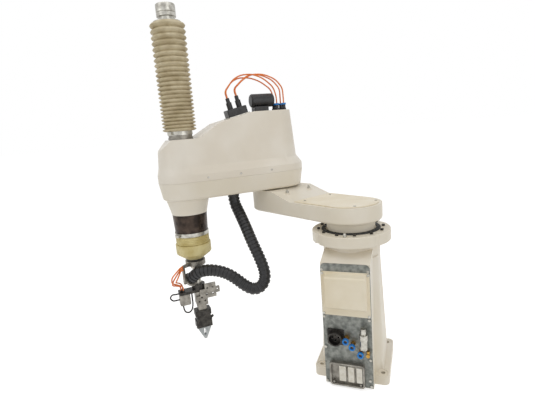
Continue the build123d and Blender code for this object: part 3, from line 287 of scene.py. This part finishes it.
def softened(node, finish, body, edge_mm, segments=2, crease_degrees=32):
    """A CAD node's form with its sharp edges broken by a small radius, as a coat or a mould leaves them."""
    form = bmesh.new()
    form.from_mesh(frame["nodes"][node].data)
    bmesh.ops.remove_doubles(form, verts=form.verts, dist=weld_distance)
    bmesh.ops.dissolve_limit(
        form, angle_limit=math.radians(flat_degrees), verts=form.verts, edges=form.edges, delimit={"NORMAL"}
    )
    mesh = bpy.data.meshes.new(node + "_form")
    form.to_mesh(mesh)
    form.free()
    piece = link_up(node + "_form", mesh, finish, None, crease_degrees)
    edge = piece.modifiers.new("edge", "BEVEL")
    edge.width = edge_mm / 1000
    edge.segments = segments
    edge.limit_method = "ANGLE"
    edge.angle_limit = math.radians(crease_degrees)
    edge.use_clamp_overlap = True
    edge.miter_outer = "MITER_ARC"
    facing = piece.modifiers.new("facing", "WEIGHTED_NORMAL")
    facing.keep_sharp = False
    settled(piece)
    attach(piece, body)
    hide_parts(node)
    return piece


base_edge = 2.0
base_form = softened("base_casting", powder_coat, "base", base_edge)

# Materials of the other pieces: the real material with its process, tinted in patches and slightly grained.
# The columns are slot, name, colour, roughness, metal, two shades, and in mm the size of the patches,
# the size of the grain and its height.
gloss_spread = (-0.07, 0.09)
finishes = {"cream_casting": powder_coat}
for slot_name, title, colour, rough, metal, shades, patch, grain, height in (
    # The hood is injection moulded, satin, and a little warmer in patches.
    ("cream_plastic", "moulded cream ABS hood", "E5DED0", 0.38, 0, ("E2D9C9", "E9E2D5"), 150, 3, 0.04),
    # Sheet covers are stove enamelled in the same cream, a shade more yellow.
    ("cream_sheet", "cream stoved enamel on sheet", "EADFC6", 0.42, 0, ("E6DABF", "EEE4CE"), 90, 4, 0.05),
    # Zinc from the bath dries in grey patches a centimetre or so wide.
    (
        "galvanised_sheet",
        "hot dipped galvanised sheet",
        "7C7E7A",
        0.45,
        0.75,
        ("676A66", "8D8F8A"),
        14,
        2,
        0.03,
    ),
    # Screws, nuts and turned parts are bright zinc plated.
    ("zinc_steel", "zinc plated turned steel", "B4B2AB", 0.32, 0.95, ("A29F97", "C4C2BA"), 12, 1.5, 0.02),
    # Clamps, motors and the gripper are blacked in hot oxide salts and oiled.
    ("dark_steel", "black oxide steel", "3A3835", 0.42, 0.7, ("2C2A28", "4A4743"), 15, 1.5, 0.02),
    # The sleeve's bare steel has browned under a film of oil.
    ("sleeve_steel", "brown oiled steel sleeve", "3A302A", 0.34, 0.8, ("2B2420", "4C4038"), 25, 2, 0.02),
    # Milled aluminium, blasted with glass beads to a dull grey.
    ("grey_aluminium", "bead blasted aluminium", "8F8B83", 0.46, 0.8, ("7D7972", "9F9B93"), 20, 1, 0.03),
    # Seals and cable jackets are moulded or extruded rubber.
    ("black_rubber", "moulded black rubber", "161616", 0.62, 0, ("101010", "202020"), 20, 1, 0.03),
    # Conduit, plugs and fittings are injection moulded polyamide.
    ("black_plastic", "moulded black polyamide", "1B1B1C", 0.42, 0, ("141415", "262628"), 18, 1.2, 0.04),
    # The fittings' release rings are moulded acetal.
    ("blue_plastic", "moulded blue acetal", "1478C8", 0.35, 0, ("0F6DBA", "1B86D6"), 8, 1, 0.01),
    # Connector inserts are moulded in white.
    ("white_plastic", "moulded white polyamide", "E4DFD2", 0.45, 0, ("DAD4C5", "EAE6DB"), 12, 1, 0.02),
    # Fabric with a cream coating that has gone tan in use.
    ("white_bellows", "coated cream bellows fabric", "C3B595", 0.58, 0, ("B5A684", "D2C6A8"), 35, 1.5, 0.08),
    # The cup under the sleeve is yellow rubber from a mould.
    ("yellow_bellows", "moulded yellow bellows rubber", "D3C486", 0.55, 0, ("C6B578", "DDD09A"), 40, 2, 0.05),
    # Air lines are extruded and glossy.
    (
        "orange_tube",
        "extruded orange polyurethane tube",
        "E8761F",
        0.36,
        0,
        ("DF6A14", "F0883A"),
        15,
        2,
        0.01,
    ),
    # Fittings are turned from brass rod and left bare.
    ("brass", "turned brass fitting", "B98F45", 0.3, 0.95, ("A67C34", "CBA35A"), 10, 1, 0.02),
    # The gripper's fingers are machined from acrylic, greyed by the cutter.
    ("clear_plastic", "machined clear acrylic", "B9BDBE", 0.2, 0, ("B0B5B7", "C6CACB"), 12, 1, 0.01),
    # Toothed belts are cast rubber.
    ("belt_rubber", "black toothed belt rubber", "191919", 0.6, 0, ("131313", "222222"), 12, 1, 0.03),
):
    finish, tree, shader, place = new_finish(title, colour, rough, metal)
    drift_colour(tree, shader, place, shades, patch)
    drift_gloss(tree, shader, place, patch / 3, rough + gloss_spread[0], rough + gloss_spread[1])
    raise_grain(tree, shader, place, grain, height)
    finishes[slot_name] = finish

# The pieces whose CAD form is already right: bolts, fittings, motors and the like.
# Each keeps its solid and takes the finish of the material slot that the record gives it.
slots = {row["node"]: row["material_slot"] for row in frame["record"]["subparts"]}
for node, slot_name in slots.items():
    for holder in frame["nodes"][node].material_slots:
        holder.material = finishes[slot_name]

# Arm castings, the hood, covers and moulded blocks: cast, pressed or moulded, so no edge is sharp.
# Each is the solid with its edges broken by the radius in mm that its coat, die or mould leaves.
for node, body, edge_mm in (
    ("arm_1_casting", "arm_1", 2.5),
    ("arm_1_cover", "arm_1", 0.8),
    ("arm_2_casting", "arm_2", 2.0),
    ("arm_2_cover", "arm_2", 2.5),
    ("connector_box", "base", 1.2),
    ("connector_block", "arm_2", 1.0),
    ("solenoid_valve", "arm_2", 1.0),
    ("gripper_body", "tool_shaft", 0.6),
    ("shaft_cap", "z_carriage", 1.2),
):
    softened(node, finishes[slots[node]], body, edge_mm)


# Upper bellows over the spline: coated fabric sewn in twenty-four folds, wide at the top, close at the foot.
# It stands on the collar and is gripped by a band clamp.
def join_rings(form, rings):
    """Faces between each ring of points and the next."""
    for near, far in zip(rings, rings[1:]):
        for corners in zip(near, near[1:] + near[:1], far[1:] + far[:1], far):
            form.faces.new(corners)


def closed_mesh(name, form):
    """The finished mesh of a closed form, its faces outward."""
    bmesh.ops.recalc_face_normals(form, faces=form.faces)
    mesh = bpy.data.meshes.new(name)
    form.to_mesh(mesh)
    form.free()
    return mesh


def revolved(name, profile, centre, finish, steps=96):
    """A closed profile of radius and height in metres, turned about an upright axis."""
    form = bmesh.new()
    turn = [2 * math.pi * step / steps for step in range(steps)]
    rings = []
    for radius, level in profile:
        ring = [(centre[0] + radius * math.cos(a), centre[1] + radius * math.sin(a), level) for a in turn]
        rings.append([form.verts.new(point) for point in ring])
    join_rings(form, rings + rings[:1])
    return link_up(name, closed_mesh(name, form), finish, None)


upper_low, upper_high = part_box("upper_bellows")
spline_axis = ((upper_low[0] + upper_high[0]) / 2, (upper_low[1] + upper_high[1]) / 2)
upper_radius = (upper_high[0] - upper_low[0]) / 2
upper_height = upper_high[2] - upper_low[2]
upper_folds = 24
top_widening, widening_power = 0.8, 1.5
fold_depth, wall_depth = 0.011, 0.024
tip_points = ((0.28, 0.003), (0.5, 0.0004), (0.72, 0.003))
shares = [1 + top_widening * (fold / upper_folds) ** widening_power for fold in range(upper_folds)]
wall = [(upper_radius - wall_depth, upper_low[2]), (upper_radius - fold_depth, upper_low[2])]
level = upper_low[2]
for share in shares:
    pitch = upper_height * share / sum(shares)
    wall += [(upper_radius - depth, level + part * pitch) for part, depth in tip_points]
    level += pitch
    wall.append((upper_radius - fold_depth, level))
wall.append((upper_radius - wall_depth, upper_high[2]))
upper_form = revolved("upper_bellows_form", wall, spline_axis, finishes["white_bellows"])
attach(upper_form, "arm_2")
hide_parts("upper_bellows")
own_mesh(upper_form)

# Lower bellows under the steel sleeve: moulded rubber, five close folds above a smooth yellow cup.
# Its top is clamped to the sleeve and its foot to the collar.
lower_low, lower_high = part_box("lower_bellows")
cup_radius = (lower_high[0] - lower_low[0]) / 2
neck_radius, cone_height, cup_height = 0.031, 0.022, 0.058
neck_wall = 0.003
cone_inset, rim_height = 0.002, 0.003
lower_folds = 5
lower_tip_points = ((0.1, 0.006), (0.5, 0.003), (0.9, 0.006))
mouth_inset = 0.007
fold_start = lower_low[2] + cup_height
lower_pitch = (lower_high[2] - lower_low[2] - cup_height) / lower_folds
cup = [
    (neck_radius - neck_wall, lower_low[2]),
    (neck_radius, lower_low[2]),
    (cup_radius - cone_inset, lower_low[2] + cone_height),
    (cup_radius, lower_low[2] + cone_height + rim_height),
    (cup_radius, fold_start),
]
for fold in range(lower_folds):
    level = fold_start + fold * lower_pitch
    cup += [(cup_radius - depth, level + part * lower_pitch) for part, depth in lower_tip_points]
cup += [(cup_radius - mouth_inset, lower_high[2]), (neck_radius - neck_wall, lower_high[2])]
lower_form = revolved("lower_bellows_form", cup, spline_axis, finishes["yellow_bellows"])
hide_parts("lower_bellows")
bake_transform(lower_form)


# Cable conduit from arm 2 to the tool: black polyamide links snapped together.
# Its route hangs from the gland under the arm, turns up, and goes into the holder on the lower collar.
def spot_on(line, distance):
    """The point at that distance along a line, and the way the line goes there."""
    walked = 0.0
    for near, far in zip(line, line[1:]):
        step = (far - near).length
        if walked + step >= distance or far is line[-1]:
            break
        walked += step
    heading = (far - near).normalized()
    return near + heading * (distance - walked), heading


arm_bottom = 0.590
along, across = Vector((-0.6825, 0.7309, 0)), Vector((-0.7309, -0.6825, 0))
# Each point is in mm: along arm 2 from the spline's axis, to its left, and down from the arm's bottom.
conduit_route = (
    *((-169, -3, 12), (-169, -3, 42), (-177, 20, 77), (-182, 48, 109), (-186, 75, 141), (-190, 99, 173)),
    *((-197, 121, 206), (-204, 139, 238), (-209, 153, 270), (-205, 163, 299), (-187, 166, 321)),
    *((-161, 157, 328), (-137, 142, 314), (-114, 126, 290), (-87, 107, 269), (-55, 88, 257)),
    *((-21, 70, 254), (10, 50, 264), (28, 30, 290)),
)
route_curve = bpy.data.curves.new("conduit_route", "CURVE")
route_curve.dimensions = "3D"
route_curve.resolution_u = 16
spline = route_curve.splines.new("NURBS")
spline.points.add(len(conduit_route) - 1)
for point, (x, y, drop) in zip(spline.points, conduit_route):
    spot = Vector((*spline_axis, arm_bottom - drop / 1000)) + (along * x + across * y) / 1000
    point.co = (*spot, 1)
spline.order_u = 3
spline.use_endpoint_u = True
route_object = bpy.data.objects.new("conduit_route", route_curve)
route_mesh = bpy.data.meshes.new_from_object(route_object)
route_line = [vertex.co.copy() for vertex in route_mesh.vertices]
bpy.data.objects.remove(route_object)
route_length = sum((far - near).length for near, far in zip(route_line, route_line[1:]))

link_pitch, link_radius, groove_radius = 0.0135, 0.021, 0.0186
link_profile = ((0, groove_radius), (0.0008, link_radius), (0.0085, link_radius), (0.0093, groove_radius))
sections = []
for link in range(int(route_length / link_pitch)):
    sections += [(link * link_pitch + offset, radius) for offset, radius in link_profile]
sections.append((route_length, groove_radius))
link_sides, link_crease = 24, 30
turn = [2 * math.pi * side / link_sides for side in range(link_sides)]
form = bmesh.new()
rings = []
side_way = across.copy()
for distance, radius in sections:
    middle, heading = spot_on(route_line, distance)
    side_way = (side_way - side_way.dot(heading) * heading).normalized()
    other_way = heading.cross(side_way)
    ways = [math.cos(a) * side_way + math.sin(a) * other_way for a in turn]
    rings.append([form.verts.new(middle + radius * way) for way in ways])
join_rings(form, rings)
form.faces.new(rings[0])
form.faces.new(rings[-1])
conduit_mesh = closed_mesh("conduit_links", form)
conduit_links = link_up("conduit_links", conduit_mesh, finishes["black_plastic"], None, link_crease)
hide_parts("conduit")
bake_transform(conduit_links)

• • • • •

Both the line with "bake_transform(lower_form)" and the line with "return near +" belong in the answer; write them out exactly, with every line between.

_Exercise answer_:
bake_transform(lower_form)


# Cable conduit from arm 2 to the tool: black polyamide links snapped together.
# Its route hangs from the gland under the arm, turns up, and goes into the holder on the lower collar.
def spot_on(line, distance):
    """The point at that distance along a line, and the way the line goes there."""
    walked = 0.0
    for near, far in zip(line, line[1:]):
        step = (far - near).length
        if walked + step >= distance or far is line[-1]:
            break
        walked += step
    heading = (far - near).normalized()
    return near + heading * (distance - walked), heading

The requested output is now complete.